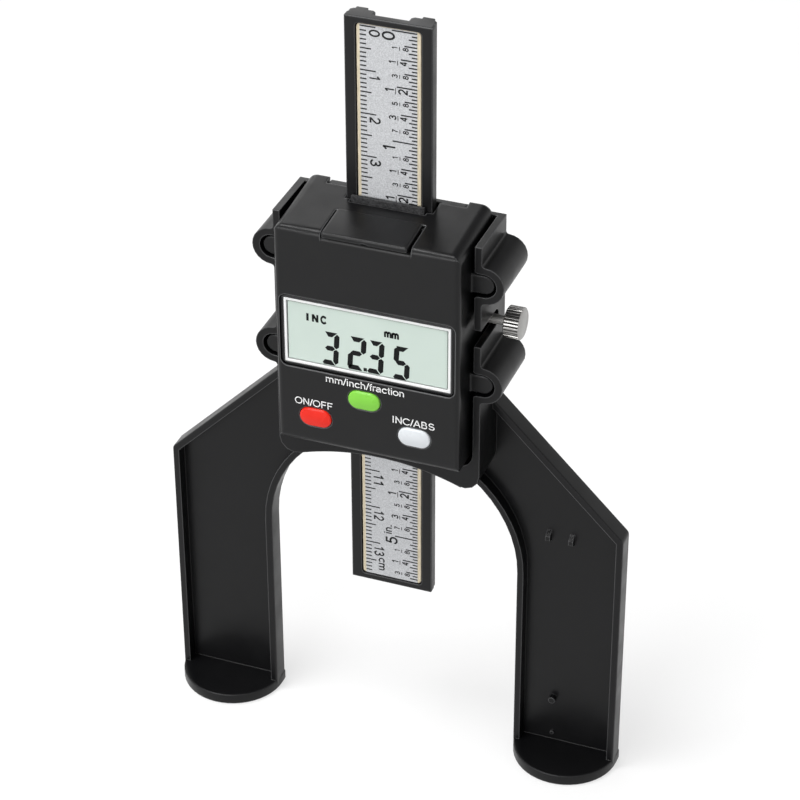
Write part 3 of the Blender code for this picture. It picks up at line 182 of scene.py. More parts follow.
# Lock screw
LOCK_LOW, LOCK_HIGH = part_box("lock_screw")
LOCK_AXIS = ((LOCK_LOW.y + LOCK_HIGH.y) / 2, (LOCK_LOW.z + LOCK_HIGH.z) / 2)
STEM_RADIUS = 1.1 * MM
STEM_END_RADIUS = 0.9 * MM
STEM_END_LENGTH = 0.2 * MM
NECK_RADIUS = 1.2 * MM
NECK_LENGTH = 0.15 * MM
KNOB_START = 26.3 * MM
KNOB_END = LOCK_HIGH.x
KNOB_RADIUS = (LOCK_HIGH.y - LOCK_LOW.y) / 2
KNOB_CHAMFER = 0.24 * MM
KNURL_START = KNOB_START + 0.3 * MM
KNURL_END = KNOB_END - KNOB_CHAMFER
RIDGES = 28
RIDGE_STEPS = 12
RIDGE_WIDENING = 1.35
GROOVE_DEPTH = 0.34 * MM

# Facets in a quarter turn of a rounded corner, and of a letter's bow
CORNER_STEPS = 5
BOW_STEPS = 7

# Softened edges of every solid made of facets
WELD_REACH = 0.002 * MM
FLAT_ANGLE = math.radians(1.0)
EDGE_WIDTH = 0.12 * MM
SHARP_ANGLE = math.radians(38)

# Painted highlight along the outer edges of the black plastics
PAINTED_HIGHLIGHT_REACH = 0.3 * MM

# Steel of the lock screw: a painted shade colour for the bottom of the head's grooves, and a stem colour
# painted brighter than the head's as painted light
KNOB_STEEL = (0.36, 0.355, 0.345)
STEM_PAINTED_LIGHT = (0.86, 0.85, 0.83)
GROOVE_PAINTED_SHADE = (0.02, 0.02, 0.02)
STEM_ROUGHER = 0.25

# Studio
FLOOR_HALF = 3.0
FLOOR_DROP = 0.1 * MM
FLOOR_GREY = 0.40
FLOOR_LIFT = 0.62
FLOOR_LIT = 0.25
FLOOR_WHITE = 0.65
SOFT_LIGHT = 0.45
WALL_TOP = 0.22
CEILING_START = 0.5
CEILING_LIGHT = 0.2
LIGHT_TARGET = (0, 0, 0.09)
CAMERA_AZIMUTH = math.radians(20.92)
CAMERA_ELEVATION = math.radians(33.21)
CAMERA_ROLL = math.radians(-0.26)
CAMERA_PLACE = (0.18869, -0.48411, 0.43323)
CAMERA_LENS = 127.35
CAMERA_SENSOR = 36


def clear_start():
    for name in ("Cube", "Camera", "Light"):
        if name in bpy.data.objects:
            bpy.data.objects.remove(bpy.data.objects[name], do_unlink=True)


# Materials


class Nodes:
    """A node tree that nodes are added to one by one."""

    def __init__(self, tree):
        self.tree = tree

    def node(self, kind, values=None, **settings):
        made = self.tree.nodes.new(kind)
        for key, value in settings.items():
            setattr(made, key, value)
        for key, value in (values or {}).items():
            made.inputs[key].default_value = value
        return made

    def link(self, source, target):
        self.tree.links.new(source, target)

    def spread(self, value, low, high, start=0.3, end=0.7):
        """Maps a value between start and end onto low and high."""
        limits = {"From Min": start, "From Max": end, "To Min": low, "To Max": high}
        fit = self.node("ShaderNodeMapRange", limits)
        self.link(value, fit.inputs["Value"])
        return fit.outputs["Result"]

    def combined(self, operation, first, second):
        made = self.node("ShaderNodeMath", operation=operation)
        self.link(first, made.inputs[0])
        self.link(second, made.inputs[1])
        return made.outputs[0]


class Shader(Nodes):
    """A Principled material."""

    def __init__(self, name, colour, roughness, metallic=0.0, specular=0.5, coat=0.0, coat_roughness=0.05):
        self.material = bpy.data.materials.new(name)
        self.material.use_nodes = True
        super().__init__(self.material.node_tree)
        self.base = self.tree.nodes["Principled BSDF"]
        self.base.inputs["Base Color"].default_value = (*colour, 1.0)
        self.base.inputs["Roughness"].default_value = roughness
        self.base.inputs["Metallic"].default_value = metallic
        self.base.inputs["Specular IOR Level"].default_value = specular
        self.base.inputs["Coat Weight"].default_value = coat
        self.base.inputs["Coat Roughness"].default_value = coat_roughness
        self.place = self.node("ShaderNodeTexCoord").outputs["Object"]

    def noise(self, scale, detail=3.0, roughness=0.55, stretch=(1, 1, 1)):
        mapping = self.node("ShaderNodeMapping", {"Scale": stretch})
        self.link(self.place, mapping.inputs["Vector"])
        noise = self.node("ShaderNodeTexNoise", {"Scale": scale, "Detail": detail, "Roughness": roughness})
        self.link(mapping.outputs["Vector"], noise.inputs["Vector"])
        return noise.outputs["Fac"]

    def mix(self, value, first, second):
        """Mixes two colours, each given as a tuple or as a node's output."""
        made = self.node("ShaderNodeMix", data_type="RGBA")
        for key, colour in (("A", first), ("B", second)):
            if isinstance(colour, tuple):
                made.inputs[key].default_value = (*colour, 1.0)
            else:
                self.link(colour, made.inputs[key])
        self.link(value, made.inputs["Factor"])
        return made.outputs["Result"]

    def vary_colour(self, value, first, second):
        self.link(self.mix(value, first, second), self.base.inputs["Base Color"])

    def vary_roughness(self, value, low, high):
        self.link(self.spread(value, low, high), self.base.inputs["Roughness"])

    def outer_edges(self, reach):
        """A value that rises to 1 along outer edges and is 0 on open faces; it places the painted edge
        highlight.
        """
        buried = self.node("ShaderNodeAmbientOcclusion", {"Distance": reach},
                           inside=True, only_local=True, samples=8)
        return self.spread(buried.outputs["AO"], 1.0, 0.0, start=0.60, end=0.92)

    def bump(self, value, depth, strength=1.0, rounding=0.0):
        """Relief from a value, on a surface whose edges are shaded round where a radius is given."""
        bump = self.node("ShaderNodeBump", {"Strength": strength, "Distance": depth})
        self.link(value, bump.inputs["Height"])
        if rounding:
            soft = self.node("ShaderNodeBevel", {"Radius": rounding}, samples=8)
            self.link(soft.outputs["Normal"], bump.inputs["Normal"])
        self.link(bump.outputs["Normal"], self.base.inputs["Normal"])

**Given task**
From the first line of the data above to the line holding "# Materials", reproduce each line exactly; emit no other lines.

**Response to this exercise**
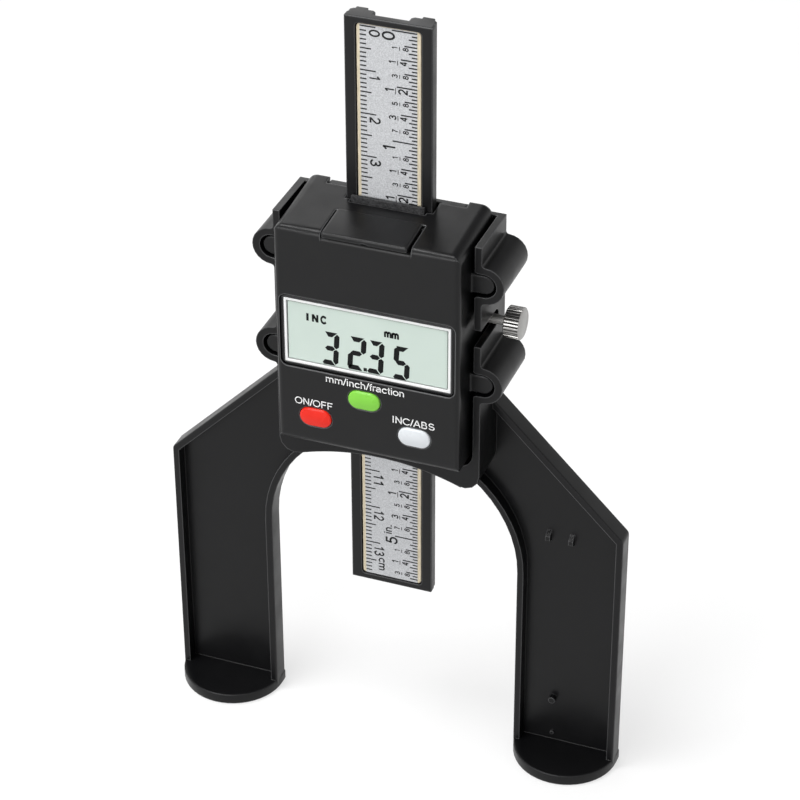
Write part 3 of the Blender code for this picture. It picks up at line 182 of scene.py. More parts follow.
# Lock screw
LOCK_LOW, LOCK_HIGH = part_box("lock_screw")
LOCK_AXIS = ((LOCK_LOW.y + LOCK_HIGH.y) / 2, (LOCK_LOW.z + LOCK_HIGH.z) / 2)
STEM_RADIUS = 1.1 * MM
STEM_END_RADIUS = 0.9 * MM
STEM_END_LENGTH = 0.2 * MM
NECK_RADIUS = 1.2 * MM
NECK_LENGTH = 0.15 * MM
KNOB_START = 26.3 * MM
KNOB_END = LOCK_HIGH.x
KNOB_RADIUS = (LOCK_HIGH.y - LOCK_LOW.y) / 2
KNOB_CHAMFER = 0.24 * MM
KNURL_START = KNOB_START + 0.3 * MM
KNURL_END = KNOB_END - KNOB_CHAMFER
RIDGES = 28
RIDGE_STEPS = 12
RIDGE_WIDENING = 1.35
GROOVE_DEPTH = 0.34 * MM

# Facets in a quarter turn of a rounded corner, and of a letter's bow
CORNER_STEPS = 5
BOW_STEPS = 7

# Softened edges of every solid made of facets
WELD_REACH = 0.002 * MM
FLAT_ANGLE = math.radians(1.0)
EDGE_WIDTH = 0.12 * MM
SHARP_ANGLE = math.radians(38)

# Painted highlight along the outer edges of the black plastics
PAINTED_HIGHLIGHT_REACH = 0.3 * MM

# Steel of the lock screw: a painted shade colour for the bottom of the head's grooves, and a stem colour
# painted brighter than the head's as painted light
KNOB_STEEL = (0.36, 0.355, 0.345)
STEM_PAINTED_LIGHT = (0.86, 0.85, 0.83)
GROOVE_PAINTED_SHADE = (0.02, 0.02, 0.02)
STEM_ROUGHER = 0.25

# Studio
FLOOR_HALF = 3.0
FLOOR_DROP = 0.1 * MM
FLOOR_GREY = 0.40
FLOOR_LIFT = 0.62
FLOOR_LIT = 0.25
FLOOR_WHITE = 0.65
SOFT_LIGHT = 0.45
WALL_TOP = 0.22
CEILING_START = 0.5
CEILING_LIGHT = 0.2
LIGHT_TARGET = (0, 0, 0.09)
CAMERA_AZIMUTH = math.radians(20.92)
CAMERA_ELEVATION = math.radians(33.21)
CAMERA_ROLL = math.radians(-0.26)
CAMERA_PLACE = (0.18869, -0.48411, 0.43323)
CAMERA_LENS = 127.35
CAMERA_SENSOR = 36


def clear_start():
    for name in ("Cube", "Camera", "Light"):
        if name in bpy.data.objects:
            bpy.data.objects.remove(bpy.data.objects[name], do_unlink=True)


# Materials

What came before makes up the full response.